TO DO: The listing below should be copied in full, word for word.

SUPPLIED MATERIAL:
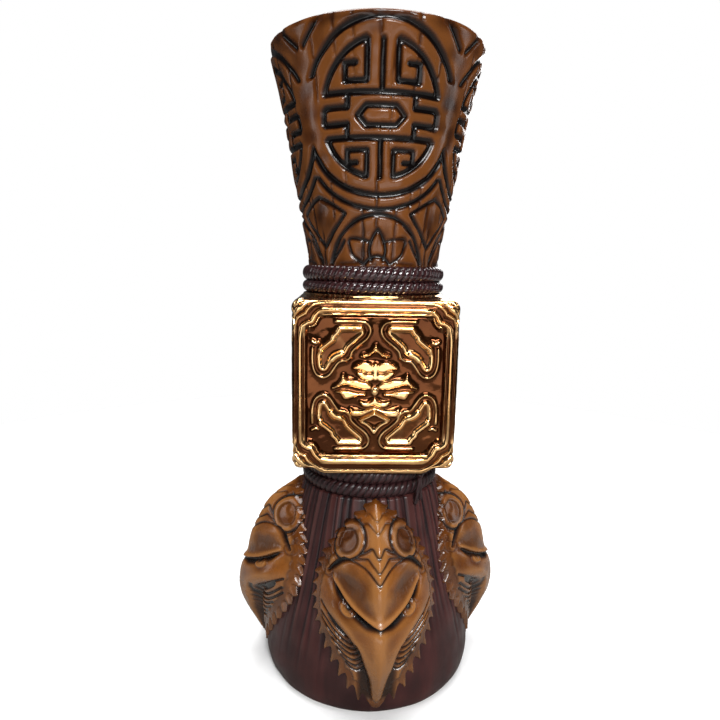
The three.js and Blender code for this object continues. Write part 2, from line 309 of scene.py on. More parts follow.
class Wiring:
    """Short calls that add nodes to one material."""

    def __init__(self, tree):
        self.tree = tree
        self.place = self.add("ShaderNodeTexCoord").outputs["Object"]

    def add(self, kind, **settings):
        node = self.tree.nodes.new(kind)
        for key, value in settings.items():
            setattr(node, key, value)
        return node

    def link(self, value, socket):
        if isinstance(value, bpy.types.NodeSocket):
            self.tree.links.new(value, socket)
        else:
            socket.default_value = value

    def mark(self, name):
        return self.add("ShaderNodeAttribute", attribute_name=name).outputs["Fac"]

    def noise(self, scale, detail=4.0, roughness=0.55, stretch=(1, 1, 1)):
        mapping = self.add("ShaderNodeMapping")
        mapping.inputs["Scale"].default_value = stretch
        self.link(self.place, mapping.inputs["Vector"])
        noise = self.add("ShaderNodeTexNoise")
        noise.inputs["Scale"].default_value = scale
        noise.inputs["Detail"].default_value = detail
        noise.inputs["Roughness"].default_value = roughness
        self.link(mapping.outputs["Vector"], noise.inputs["Vector"])
        return noise.outputs["Fac"]

    def spread(self, value, low, high, to_low=0.0, to_high=1.0):
        node = self.add("ShaderNodeMapRange", interpolation_type="SMOOTHSTEP")
        for socket, number in zip(("From Min", "From Max", "To Min", "To Max"), (low, high, to_low, to_high)):
            node.inputs[socket].default_value = number
        self.link(value, node.inputs["Value"])
        return node.outputs["Result"]

    def mix(self, factor, first, second):
        node = self.add("ShaderNodeMix", data_type="RGBA")
        self.link(factor, node.inputs["Factor"])
        self.link(first, node.inputs["A"])
        self.link(second, node.inputs["B"])
        return node.outputs["Result"]

    def math(self, operation, first, second):
        node = self.add("ShaderNodeMath", operation=operation)
        self.link(first, node.inputs[0])
        self.link(second, node.inputs[1])
        return node.outputs["Value"]

    def bump(self, height, strength, distance):
        node = self.add("ShaderNodeBump")
        node.inputs["Strength"].default_value = strength
        node.inputs["Distance"].default_value = distance
        self.link(height, node.inputs["Height"])
        return node.outputs["Normal"]


def glaze(
    name, deep, bright, shade_and_dark_marks, edge, film=(0.2, 0.2, 0.2), rough=(0.24, 0.36), edge_strength=0.5,
    grain=(1, 1, 0.12), coat=0.25,
):
    """Coloured glaze: clouded between two colours, darkened in the recesses with painted shade, thin and pale on the
    edges.
    """
    material, tree, shader = node_tree(name)
    wiring = Wiring(tree)
    cloud = wiring.spread(wiring.noise(55, 5, 0.55, grain), 0.36, 0.66)
    colour = wiring.mix(cloud, (*deep, 1), (*bright, 1))
    streak = wiring.spread(wiring.noise(420, 3, 0.6, grain), 0.35, 0.75, 0.0, 0.5)
    colour = wiring.mix(streak, colour, (*deep, 1))
    filmed = wiring.math("MULTIPLY", wiring.mark("film"), wiring.spread(wiring.noise(120, 4), 0.3, 0.65, 0.5, 0.95))
    colour = wiring.mix(filmed, colour, (*film, 1))
    worn = wiring.math("MULTIPLY", wiring.mark("raised"), edge_strength)
    colour = wiring.mix(worn, colour, (*edge, 1))
    # Painted shade: the cavity mark mixes the colour towards near-black in recesses and grooves and under the masks'
    # brows; on the masks it also carries the dark pupils and the darkened ovals.
    in_recess = wiring.math("MULTIPLY", wiring.mark("cavity"), wiring.spread(wiring.noise(90), 0.2, 0.5, 0.85, 1.0))
    colour = wiring.mix(in_recess, colour, (*shade_and_dark_marks, 1))
    wiring.link(colour, shader.inputs["Base Color"])
    wiring.link(wiring.spread(wiring.noise(150, 3), 0.3, 0.7, *rough), shader.inputs["Roughness"])
    fine = wiring.math("ADD", wiring.noise(260, 2, 0.5, grain), wiring.math("MULTIPLY", wiring.noise(900, 2), 0.3))
    wiring.link(wiring.bump(fine, 0.3, 0.0002), shader.inputs["Normal"])
    shader.inputs["Coat Weight"].default_value = coat
    shader.inputs["Coat Roughness"].default_value = 0.08
    shader.inputs["IOR"].default_value = 1.38
    return material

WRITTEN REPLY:
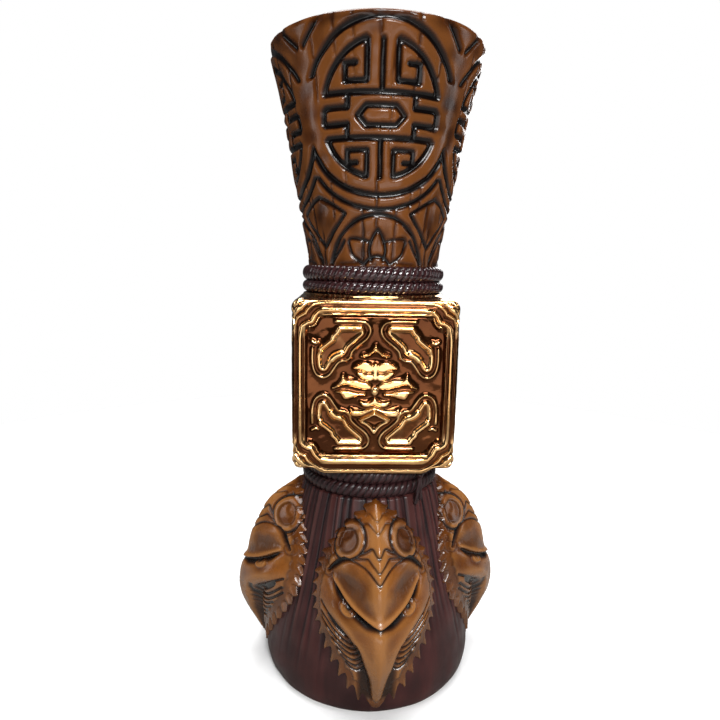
The three.js and Blender code for this object continues. Write part 2, from line 309 of scene.py on. More parts follow.
class Wiring:
    """Short calls that add nodes to one material."""

    def __init__(self, tree):
        self.tree = tree
        self.place = self.add("ShaderNodeTexCoord").outputs["Object"]

    def add(self, kind, **settings):
        node = self.tree.nodes.new(kind)
        for key, value in settings.items():
            setattr(node, key, value)
        return node

    def link(self, value, socket):
        if isinstance(value, bpy.types.NodeSocket):
            self.tree.links.new(value, socket)
        else:
            socket.default_value = value

    def mark(self, name):
        return self.add("ShaderNodeAttribute", attribute_name=name).outputs["Fac"]

    def noise(self, scale, detail=4.0, roughness=0.55, stretch=(1, 1, 1)):
        mapping = self.add("ShaderNodeMapping")
        mapping.inputs["Scale"].default_value = stretch
        self.link(self.place, mapping.inputs["Vector"])
        noise = self.add("ShaderNodeTexNoise")
        noise.inputs["Scale"].default_value = scale
        noise.inputs["Detail"].default_value = detail
        noise.inputs["Roughness"].default_value = roughness
        self.link(mapping.outputs["Vector"], noise.inputs["Vector"])
        return noise.outputs["Fac"]

    def spread(self, value, low, high, to_low=0.0, to_high=1.0):
        node = self.add("ShaderNodeMapRange", interpolation_type="SMOOTHSTEP")
        for socket, number in zip(("From Min", "From Max", "To Min", "To Max"), (low, high, to_low, to_high)):
            node.inputs[socket].default_value = number
        self.link(value, node.inputs["Value"])
        return node.outputs["Result"]

    def mix(self, factor, first, second):
        node = self.add("ShaderNodeMix", data_type="RGBA")
        self.link(factor, node.inputs["Factor"])
        self.link(first, node.inputs["A"])
        self.link(second, node.inputs["B"])
        return node.outputs["Result"]

    def math(self, operation, first, second):
        node = self.add("ShaderNodeMath", operation=operation)
        self.link(first, node.inputs[0])
        self.link(second, node.inputs[1])
        return node.outputs["Value"]

    def bump(self, height, strength, distance):
        node = self.add("ShaderNodeBump")
        node.inputs["Strength"].default_value = strength
        node.inputs["Distance"].default_value = distance
        self.link(height, node.inputs["Height"])
        return node.outputs["Normal"]


def glaze(
    name, deep, bright, shade_and_dark_marks, edge, film=(0.2, 0.2, 0.2), rough=(0.24, 0.36), edge_strength=0.5,
    grain=(1, 1, 0.12), coat=0.25,
):
    """Coloured glaze: clouded between two colours, darkened in the recesses with painted shade, thin and pale on the
    edges.
    """
    material, tree, shader = node_tree(name)
    wiring = Wiring(tree)
    cloud = wiring.spread(wiring.noise(55, 5, 0.55, grain), 0.36, 0.66)
    colour = wiring.mix(cloud, (*deep, 1), (*bright, 1))
    streak = wiring.spread(wiring.noise(420, 3, 0.6, grain), 0.35, 0.75, 0.0, 0.5)
    colour = wiring.mix(streak, colour, (*deep, 1))
    filmed = wiring.math("MULTIPLY", wiring.mark("film"), wiring.spread(wiring.noise(120, 4), 0.3, 0.65, 0.5, 0.95))
    colour = wiring.mix(filmed, colour, (*film, 1))
    worn = wiring.math("MULTIPLY", wiring.mark("raised"), edge_strength)
    colour = wiring.mix(worn, colour, (*edge, 1))
    # Painted shade: the cavity mark mixes the colour towards near-black in recesses and grooves and under the masks'
    # brows; on the masks it also carries the dark pupils and the darkened ovals.
    in_recess = wiring.math("MULTIPLY", wiring.mark("cavity"), wiring.spread(wiring.noise(90), 0.2, 0.5, 0.85, 1.0))
    colour = wiring.mix(in_recess, colour, (*shade_and_dark_marks, 1))
    wiring.link(colour, shader.inputs["Base Color"])
    wiring.link(wiring.spread(wiring.noise(150, 3), 0.3, 0.7, *rough), shader.inputs["Roughness"])
    fine = wiring.math("ADD", wiring.noise(260, 2, 0.5, grain), wiring.math("MULTIPLY", wiring.noise(900, 2), 0.3))
    wiring.link(wiring.bump(fine, 0.3, 0.0002), shader.inputs["Normal"])
    shader.inputs["Coat Weight"].default_value = coat
    shader.inputs["Coat Roughness"].default_value = 0.08
    shader.inputs["IOR"].default_value = 1.38
    return material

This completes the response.